Mark Townsend, a Londoner, runs Insite, the only supervised injection facility in North America. He and a colleague, Russ Maynard, are proud to show an outsider around. We linger in the injection area, where upwards of 800 people will come on an average day to shoot up heroin or other substances, like crack cocaine dissolved in liquid, under the supervision of volunteer nurses. Among them today is a woman boasting a fancy bag branded by Burton, the snowboard company doubtless as hungry for medals this weekend as she is for her fix right now.
We later go upstairs where just eight beds are available for those willing to detox, a harsh process than can take eight days. Each resident has a room with en-suite bath. “If we were a candy store, I would be nuts not to want to expand into next door and across the street,” says Maynard, who wears a black T-shirt with the message, Insite Saves Lives, which it does. An addict who stops breathing in an alley of Downtown Eastside is a dead addict. In here, they might be revived.
Townsend, 48, has his own issues with the Harper government, which has twice attempted – and failed – to use the courts to close Insite down. But he doesn’t buy all the arguments of those planning to protest at the Games: for example, that the spots of gentrification now visible in the neigh-bourhood are a bad thing, or that they have happened because of the Olympics. His organisation has in fact been involved in converting an abandoned department store in the area, Woodwards, into mixed-income housing, with some homes for the poor and some market-rate apartments.
But mention social housing and Harper in the same sentence and Townsend gets more radical. “Canada’s Olympic shame is that we have a Prime Minister who does not support a national housing policy. There ain’t one,” he says. “If they don’t believe in housing for the poor, for the mentally ill or the plain very difficult, then these people will be on your streets and no one should be surprised.”
Just west of here in Gastown, a favourite area with tourists, Grand Chief Stewart Philip, the President of the Union of British Columbian Indian Chiefs, fairly boils as he contemplates the start of the Games. He remembers how Vancouver gave its original bid a special flavouring of the region’s indigenous culture and sees how Vanoc is doing much the same thing with the staging of the Games now. “It’s a gross distortion of the terrible reality in relation to the crushing poverty of the indigenous peoples,” he argues, complaining about the “wilful and deliberate Disneyesque marketing campaign that would suggest that we enjoy a very decent standard of living… when that is not the case at all.”

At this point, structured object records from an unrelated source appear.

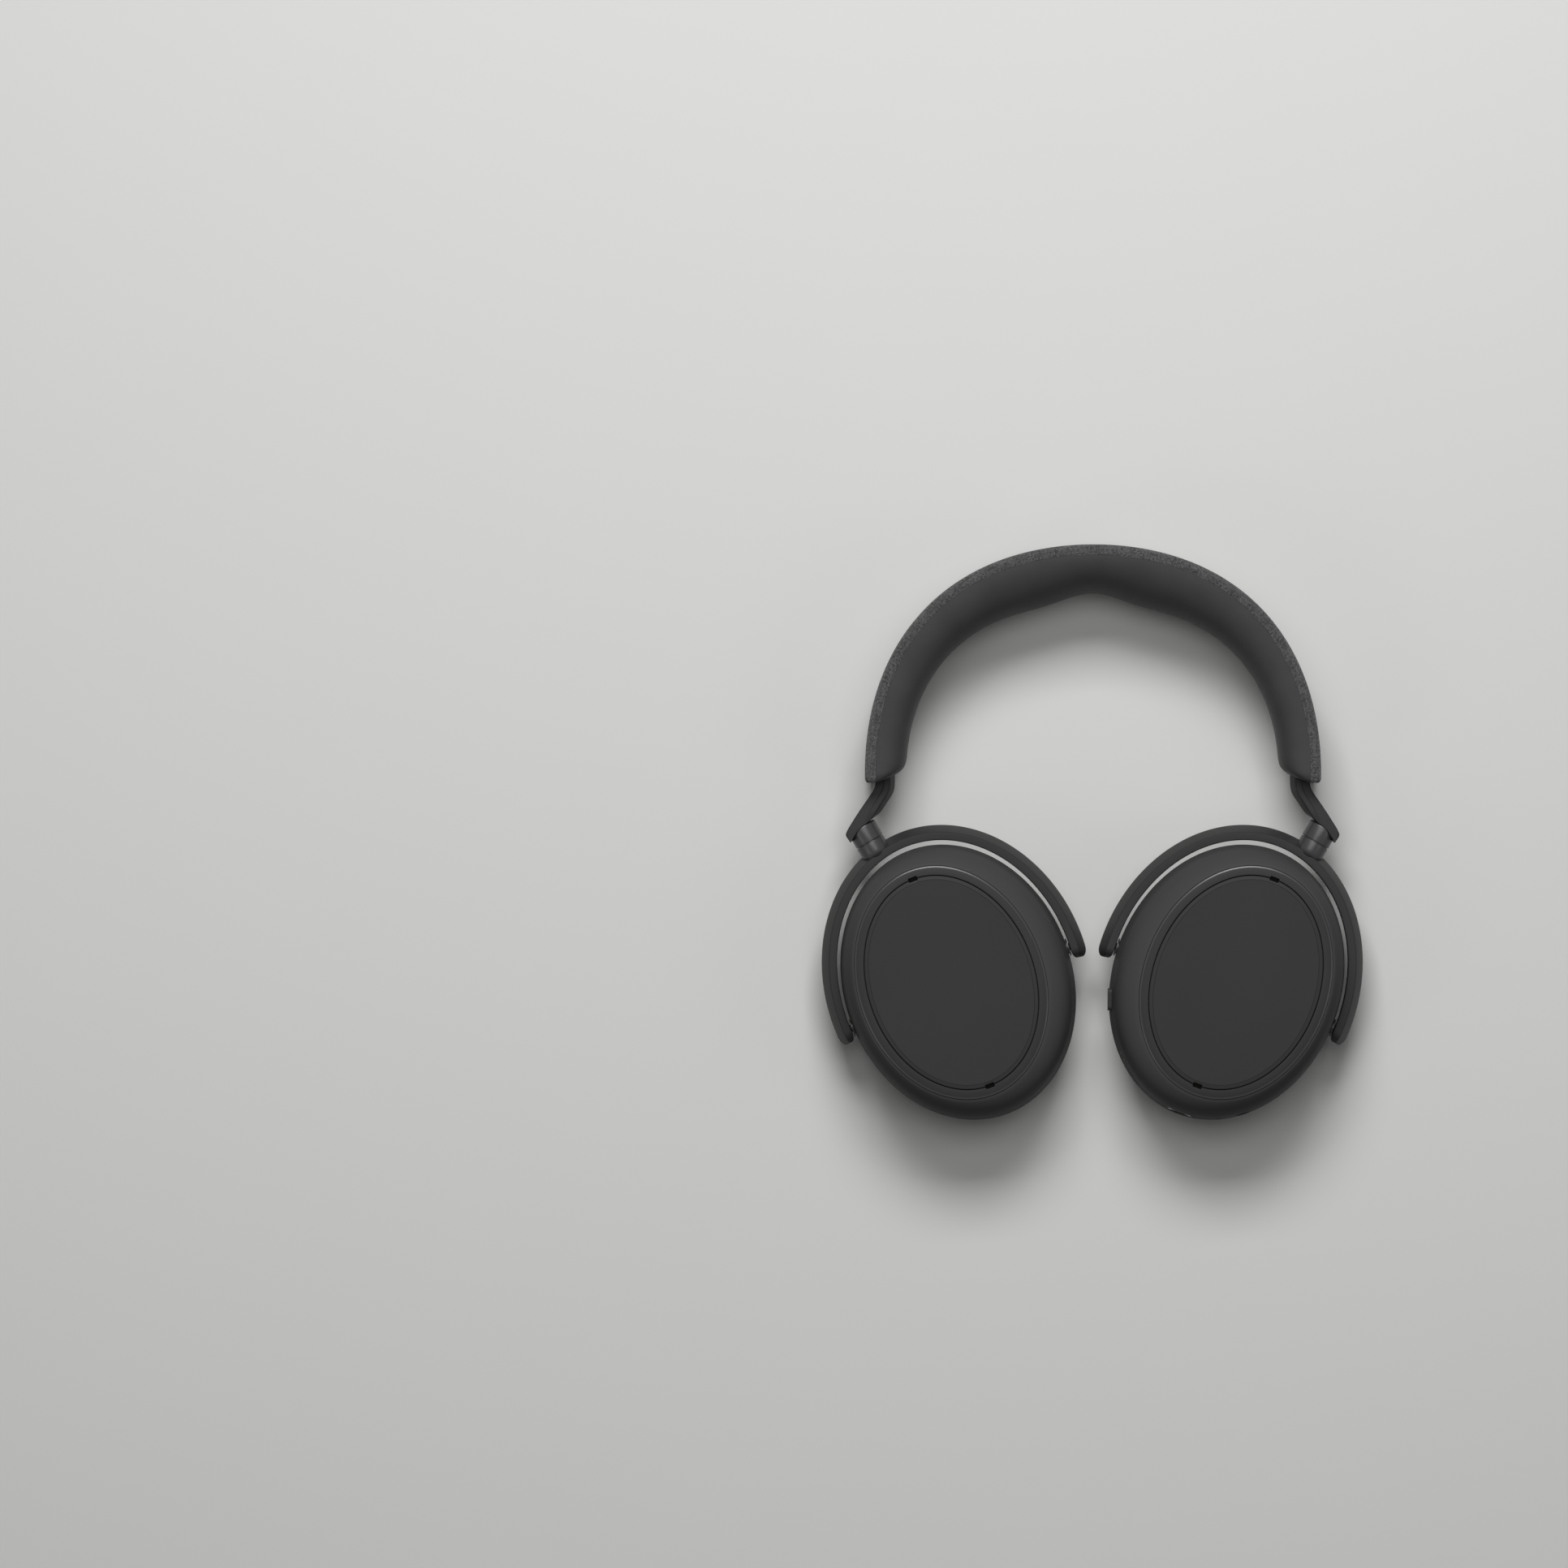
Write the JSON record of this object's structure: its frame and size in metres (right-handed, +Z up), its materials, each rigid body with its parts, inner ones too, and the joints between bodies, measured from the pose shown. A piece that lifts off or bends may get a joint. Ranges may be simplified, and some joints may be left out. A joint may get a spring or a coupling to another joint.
{
  "type": "over-ear headset",
  "caption": "Over-ear wireless headset with padded headband, sliding arms, swivelling yokes and tilting oval ear cups.",
  "frame": {"origin": "centre of the bounding box's base, on the surface the headset lies on", "axes": "+X towards the wearer's right cup, +Y towards the crown of the band, +Z up, out of the cups' outer plates"},
  "size_m": [0.1812, 0.192, 0.0412],
  "materials": {
    "woven_cover": "matte heathered weave",
    "leatherette": "satin, fine grain",
    "satin_plastic": "satin, fine texture",
    "housing_plastic": "smooth satin",
    "inner_plastic": "matte",
    "steel": "brushed",
    "nylon": "natural, matte",
    "ribbon": "amber film",
    "circuit_board": "solder mask",
    "battery_foil": "satin foil",
    "magnet": "plated",
    "film": "thin film",
    "mesh_cloth": "open knit",
    "light_pipe": "frosted",
    "mic_metal": "satin"
  },
  "bodies": {
    "headband": {"band_cover": "woven_cover", "band_cushion": "leatherette", "band_carrier": "inner_plastic", "band_spring": "steel", "band_ribbon": "ribbon", "spring_rivets": "steel", "slider_guide_left": "inner_plastic", "slider_guide_right": "inner_plastic", "detent_springs": "steel"},
    "slide_arm_left": {"arm_left": "satin_plastic", "slider_strip_left": "steel", "swivel_pin_left": "steel"},
    "cup_yoke_left": {"yoke_left": "satin_plastic", "swivel_washer_left": "nylon", "pivot_pins_left": "steel"},
    "ear_cup_left": {"cup_housing_left": "housing_plastic", "pivot_bushes_left": "nylon", "trim_ring_left": "satin_plastic", "outer_plate_left": "satin_plastic", "microphones_left": "mic_metal", "baffle_left": "inner_plastic", "cup_screws_left": "steel", "driver_basket_left": "inner_plastic", "driver_magnet_left": "magnet", "diaphragm_left": "film", "cushion_ring_left": "inner_plastic", "ear_cushion_left": "leatherette", "scrim_left": "mesh_cloth", "battery_left": "battery_foil", "charge_board_left": "circuit_board"},
    "slide_arm_right": {"arm_right": "satin_plastic", "slider_strip_right": "steel", "swivel_pin_right": "steel"},
    "cup_yoke_right": {"yoke_right": "satin_plastic", "swivel_washer_right": "nylon", "pivot_pins_right": "steel"},
    "ear_cup_right": {"cup_housing_right": "housing_plastic", "pivot_bushes_right": "nylon", "trim_ring_right": "satin_plastic", "outer_plate_right": "satin_plastic", "microphones_right": "mic_metal", "baffle_right": "inner_plastic", "cup_screws_right": "steel", "driver_basket_right": "inner_plastic", "driver_magnet_right": "magnet", "diaphragm_right": "film", "cushion_ring_right": "inner_plastic", "ear_cushion_right": "leatherette", "scrim_right": "mesh_cloth", "main_board_right": "circuit_board", "touch_board_right": "ribbon", "port_board_right": "circuit_board", "usb_port_right": "steel", "audio_jack_right": "inner_plastic", "battery_lights_right": "light_pipe", "button_switch_right": "inner_plastic"},
    "power_key": {"power_button_right": "satin_plastic"}
  },
  "joints": [
    {"name": "slider_left", "type": "slide", "parent": "headband", "child": "slide_arm_left", "axis": [0, -1, 0], "range_m": [0, 0.024]},
    {"name": "swivel_left", "type": "hinge", "parent": "slide_arm_left", "child": "cup_yoke_left", "pos_m": [-0.04738, -0.04991, 0.02], "axis": [0.5, -0.866, 0], "range_deg": [0, 95]},
    {"name": "tilt_left", "type": "hinge", "parent": "cup_yoke_left", "child": "ear_cup_left", "pos_m": [-0.04421, -0.05182, 0.02], "axis": [-0.9367, -0.3502, 0], "range_deg": [-10, 10]},
    {"name": "slider_right", "type": "slide", "parent": "headband", "child": "slide_arm_right", "axis": [0, -1, 0], "range_m": [0, 0.024]},
    {"name": "swivel_right", "type": "hinge", "parent": "slide_arm_right", "child": "cup_yoke_right", "pos_m": [0.04738, -0.04991, 0.02], "axis": [0.5, 0.866, 0], "range_deg": [0, 95]},
    {"name": "tilt_right", "type": "hinge", "parent": "cup_yoke_right", "child": "ear_cup_right", "pos_m": [0.04421, -0.05182, 0.02], "axis": [-0.9367, 0.3502, 0], "range_deg": [-10, 10]},
    {"name": "power_press", "type": "slide", "parent": "ear_cup_right", "child": "power_key", "axis": [0.9999, -0.0106, 0], "range_m": [0, 0.0006], "stiffness_N_per_m": 900, "springref_m": -0.0006}
  ]
}
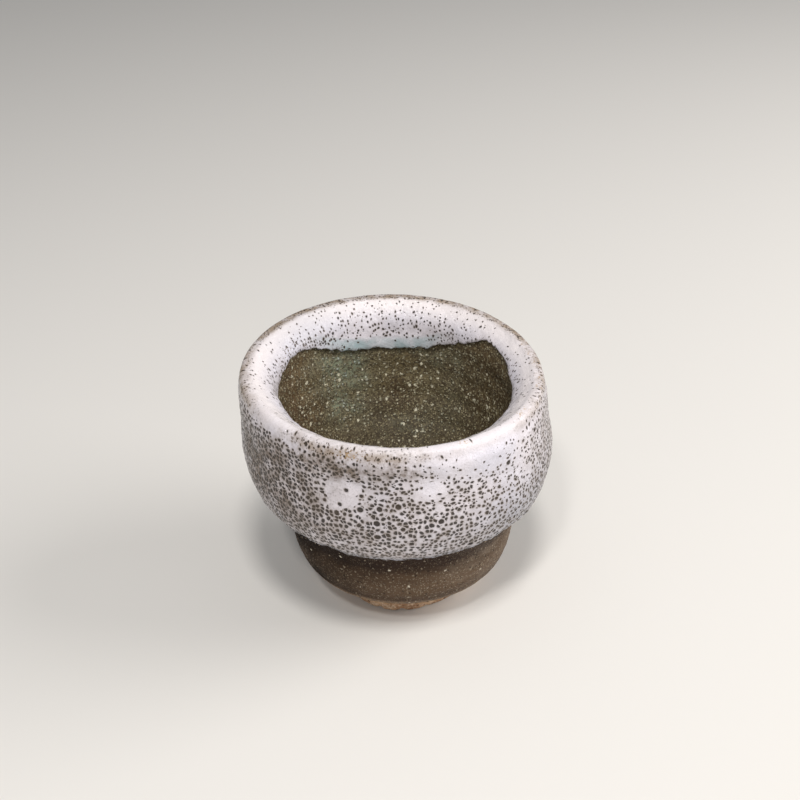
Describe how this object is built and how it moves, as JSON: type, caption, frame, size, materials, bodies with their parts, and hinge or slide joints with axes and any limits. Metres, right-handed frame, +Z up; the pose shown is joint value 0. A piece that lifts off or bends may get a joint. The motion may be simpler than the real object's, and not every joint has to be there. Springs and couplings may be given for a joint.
{
  "type": "small pottery bowl",
  "caption": "Small thick-walled stoneware bowl with an inset foot ring, dark slip below, a dark lining and a thick white glaze coat round the rim.",
  "frame": {"origin": "middle of the object's footprint, on the surface it stands on", "axes": "+Z up through the mouth; +X to the right of someone who faces the front that the picture shows; +Y away from them"},
  "size_m": [0.0575, 0.0575, 0.048],
  "materials": {
    "bare_clay": "matte",
    "iron_slip": "satin",
    "dark_lining": "satin",
    "white_glaze": "gloss"
  },
  "bodies": {
    "root": {"clay_body": "bare_clay", "iron_slip": "iron_slip", "inner_lining": "dark_lining", "white_glaze": "white_glaze"}
  },
  "joints": []
}
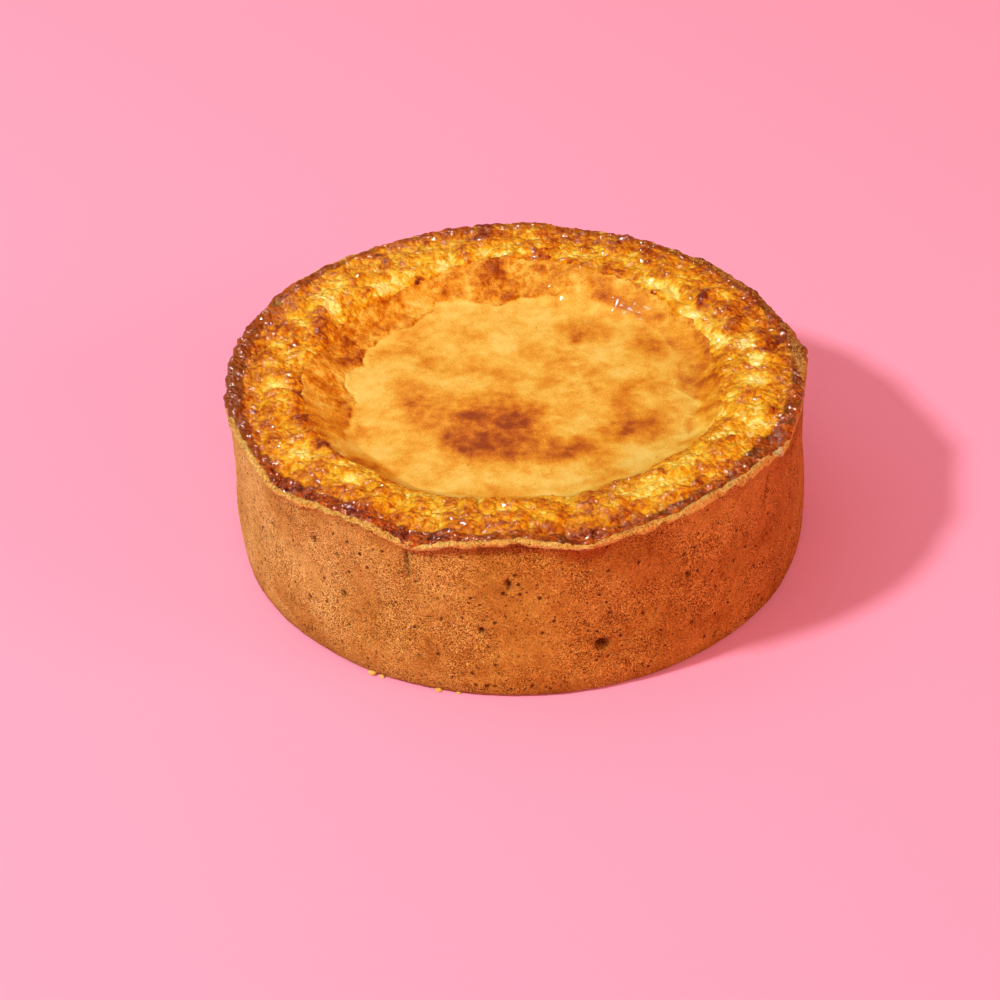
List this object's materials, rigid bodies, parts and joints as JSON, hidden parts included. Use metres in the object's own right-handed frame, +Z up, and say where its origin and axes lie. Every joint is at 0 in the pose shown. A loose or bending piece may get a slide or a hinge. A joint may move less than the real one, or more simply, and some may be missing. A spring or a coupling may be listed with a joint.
{
  "type": "italian cheesecake",
  "caption": "Whole tall round italian cheesecake in a baked pastry shell with a wavy torn rim, its browned craggy cheese top sunken in the middle.",
  "frame": {"origin": "centre of the round underside, on the surface that the cake stands on", "axes": "+Z up through the cake; the front, which the picture shows, faces -Y, and +X is to its right"},
  "size_m": [0.2052, 0.2048, 0.0668],
  "materials": {
    "baked_pastry": "matt golden-brown baked shortcrust, pitted and crumbly",
    "browned_cheese": "baked cheese, golden with brown crags and caramel edges, slightly moist"
  },
  "bodies": {
    "root": {"pastry_shell": "baked_pastry", "cheese_filling": "browned_cheese"}
  },
  "joints": []
}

Stella August, a Nuuchahnulth Indian, who fled her foster home at 13 to work on fishing boats until she settled in Downtown Eastside more than 40 years ago, expresses a simple emotion about these Winter Olympics shared by many. How can the government spend billions on this sporting circus when there is so much suffering on the streets? “I am disgusted when I look at all the money they are spending,” she says, adjusting herself on the motorised scooter. A sticker on a wing mirror reads: “No Olympics on Stolen Native Land.” She goes on: “They should have just forgotten about the Olympics and looked after our own people. This never should have happened in such a beautiful country.”
And it is precisely that – the uncomfortable conflict between the country’s brand image and the social realities of people like Stella and the visible blight of the Downtown Eastside – that motivates Harsha Walia. “We want to disrupt the myth of a country that cares about its residents, that cares about its native peoples and of a country committed to peacekeeping. We want to disrupt the myth that this is a liberal counterweight to the US.” She adds: “We want to embarrass Canada.”